## Set exercise
Review the material line by line. Identify and copy every line that contains the string "saved".

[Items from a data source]

════

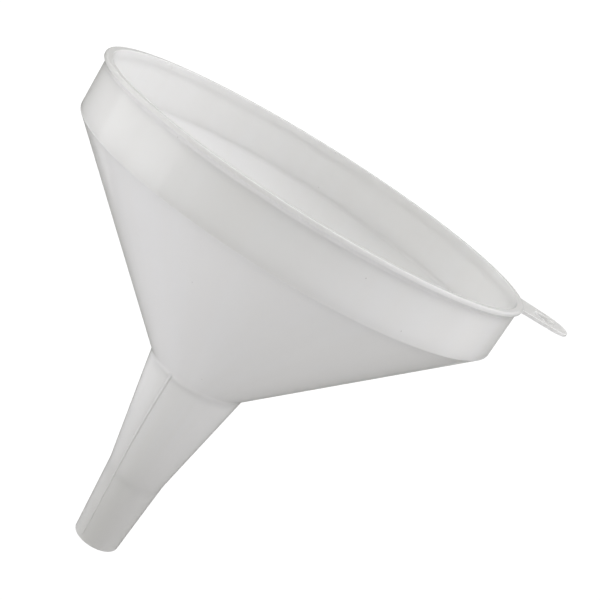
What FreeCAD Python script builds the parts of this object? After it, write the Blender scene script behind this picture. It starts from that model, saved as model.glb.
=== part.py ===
"""A filling funnel moulded in one piece of natural polypropylene, in millimetres.

The funnel stands upright: its axis is +Z, the open lower end of the spout is at Z = 0 and the
mouth is at the top. The hang tab points along +X. The moulding is held as the seven regions that
its mould forms, one sub-part each, and they meet face to face.
"""

import FreeCAD, Part
import math
import os
import Sketcher

DIMENSIONS = {
    "mouth_diameter": 250.0,
    "total_height": 244.0,
    "lip_height": 3.5,
    "lip_overhang": 1.8,
    "lip_outer_round": 1.2,
    "lip_inner_round": 0.5,
    "collar_height": 29.5,
    "bowl_wall": 2.2,
    "shoulder_round": 4.0,
    "shoulder_rise": 3.0,
    "throat_diameter": 58.0,
    "throat_height": 117.0,
    "throat_round": 2.5,
    "kink_diameter": 34.0,
    "kink_height": 48.0,
    "outlet_diameter": 27.0,
    "outlet_round": 0.8,
    "spout_wall": 2.0,
    "rib_azimuth": 240.0,
    "rib_top_offset": 3.6,
    "rib_top_width": 2.6,
    "rib_top_rise": 0.9,
    "rib_top_run": 1.5,
    "rib_kink_offset": -1.8,
    "rib_kink_width": 2.3,
    "rib_kink_rise": 0.8,
    "rib_end_offset": -0.7,
    "rib_end_width": 2.0,
    "rib_end_rise": 0.7,
    "rib_end_height": 3.0,
    "rib_root": 1.0,
    "tab_length": 28.3,
    "tab_root_width": 33.0,
    "tab_end_width": 26.5,
    "tab_thickness": 1.9,
    "tab_drop": 1.5,
    "tab_bite": 2.0,
    "hang_hole_diameter": 12.0,
    "hang_hole_reach": 14.0,
}

# Radii and heights worked out from the sheet, as expressions that FreeCAD evaluates.
LIP_RADIUS = "(dims.mouth_diameter / 2)"
COLLAR_RADIUS = f"({LIP_RADIUS} - dims.lip_overhang)"
COLLAR_INSIDE = f"({COLLAR_RADIUS} - dims.bowl_wall)"
THROAT_RADIUS = "(dims.throat_diameter / 2)"
KINK_RADIUS = "(dims.kink_diameter / 2)"
OUTLET_RADIUS = "(dims.outlet_diameter / 2)"

MOUTH_HEIGHT = "dims.total_height"
LIP_BOTTOM = "(dims.total_height - dims.lip_height)"
SHOULDER_HEIGHT = "(dims.total_height - dims.collar_height)"
COLLAR_FOOT_INSIDE = f"({SHOULDER_HEIGHT} + dims.shoulder_rise)"

# How much each wall widens for each millimetre of height, and its thickness measured level.
BOWL_SLOPE = f"(({COLLAR_RADIUS} - {THROAT_RADIUS}) / ({SHOULDER_HEIGHT} - dims.throat_height))"
UPPER_SLOPE = f"(({THROAT_RADIUS} - {KINK_RADIUS}) / (dims.throat_height - dims.kink_height))"
LOWER_SLOPE = f"(({KINK_RADIUS} - {OUTLET_RADIUS}) / dims.kink_height)"
BOWL_ACROSS = f"(dims.bowl_wall * sqrt(1 + {BOWL_SLOPE} ^ 2))"
UPPER_ACROSS = f"(dims.spout_wall * sqrt(1 + {UPPER_SLOPE} ^ 2))"
LOWER_ACROSS = f"(dims.spout_wall * sqrt(1 + {LOWER_SLOPE} ^ 2))"

# Where the inner faces of two neighbouring walls cross.
SHOULDER_INSIDE = f"({SHOULDER_HEIGHT} + ({BOWL_ACROSS} - dims.bowl_wall) / {BOWL_SLOPE})"
THROAT_GAP = f"(({BOWL_ACROSS} - {UPPER_ACROSS}) / ({BOWL_SLOPE} - {UPPER_SLOPE}))"
THROAT_INSIDE = f"(dims.throat_height + {THROAT_GAP})"
THROAT_INSIDE_RADIUS = f"({THROAT_RADIUS} + {THROAT_GAP} * {UPPER_SLOPE} - {UPPER_ACROSS})"

TOUCH = 1e-4
QUARTER_TURN = math.pi / 2


def dimension_sheet(doc):
    """The spreadsheet of driving dimensions, one alias to a row."""
    sheet = doc.addObject("Spreadsheet::Sheet", "dims")
    for row, (alias, value) in enumerate(DIMENSIONS.items(), 1):
        sheet.set(f"A{row}", alias)
        sheet.set(f"B{row}", str(value))
        sheet.setAlias(f"B{row}", alias)
    doc.recompute()
    return sheet


def value_of(expression):
    """The number that an expression comes to with the sheet's present values."""
    return float(sheet.evalExpression(expression))


def origin_plane(body, role):
    """One of a body's own origin planes."""
    return next(feature for feature in body.Origin.OriginFeatures if feature.Role == role)


def new_body(label):
    """A PartDesign body whose label names its file."""
    body = doc.addObject("PartDesign::Body", label)
    body.Label = label
    return body


def new_sketch(body, name, role, height="0"):
    """A sketch on one of the body's origin planes, raised along that plane's normal."""
    sketch = body.newObject("Sketcher::SketchObject", name)
    sketch.AttachmentSupport = (origin_plane(body, role), [""])
    sketch.MapMode = "FlatFace"
    sketch.setExpression("AttachmentOffset.Base.z", height)
    return sketch


def bind_datum(sketch, kind, geometry, expression):
    """Adds one dimension to a sketch and binds it to the sheet."""
    index = sketch.addConstraint(Sketcher.Constraint(kind, *geometry, value_of(expression)))
    sketch.setExpression(f"Constraints[{index}]", expression)


def place_point(sketch, geometry, across, up):
    """Fixes a point of the sketch at its two distances from the sketch's origin."""
    for kind, expression in (("DistanceX", across), ("DistanceY", up)):
        bind_datum(sketch, kind, (-1, 1, *geometry), expression)


def outline(sketch, corners):
    """A closed outline of straight lines through the corners, each given by two expressions."""
    points = [FreeCAD.Vector(value_of(across), value_of(up), 0) for across, up in corners]
    count = len(corners)
    for index in range(count):
        sketch.addGeometry(Part.LineSegment(points[index], points[(index + 1) % count]))
    for index in range(count):
        sketch.addConstraint(Sketcher.Constraint("Coincident", index, 2, (index + 1) % count, 1))
    for index, (across, up) in enumerate(corners):
        place_point(sketch, (index, 1), across, up)


def turned_body(label, corners):
    """A body turned about the Z axis from an outline of (radius, height) corners."""
    body = new_body(label)
    sketch = new_sketch(body, label + "_profile", "XZ_Plane")
    outline(sketch, corners)
    turn = body.newObject("PartDesign::Revolution", label + "_turn")
    turn.Profile = sketch
    turn.ReferenceAxis = (sketch, ["V_Axis"])
    turn.Angle = 360
    doc.recompute()
    return body


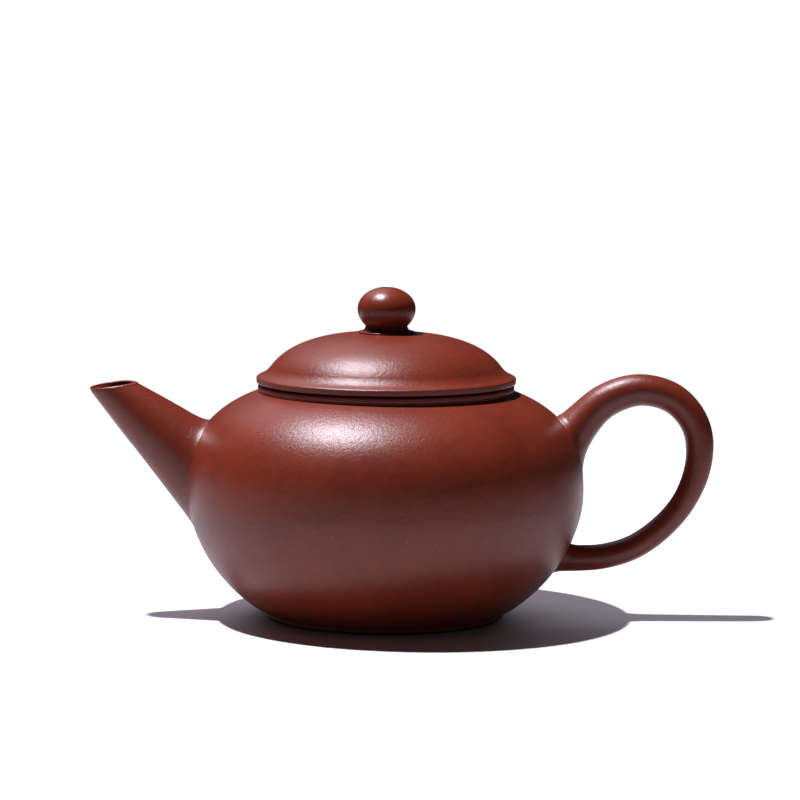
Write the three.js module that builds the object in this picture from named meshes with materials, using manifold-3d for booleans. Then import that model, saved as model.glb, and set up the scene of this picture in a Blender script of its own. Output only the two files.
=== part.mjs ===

════

## Right answer
What FreeCAD Python script builds the parts of this object? After it, write the Blender scene script behind this picture. It starts from that model, saved as model.glb.
Write the three.js module that builds the object in this picture from named meshes with materials, using manifold-3d for booleans. Then import that model, saved as model.glb, and set up the scene of this picture in a Blender script of its own. Output only the two files.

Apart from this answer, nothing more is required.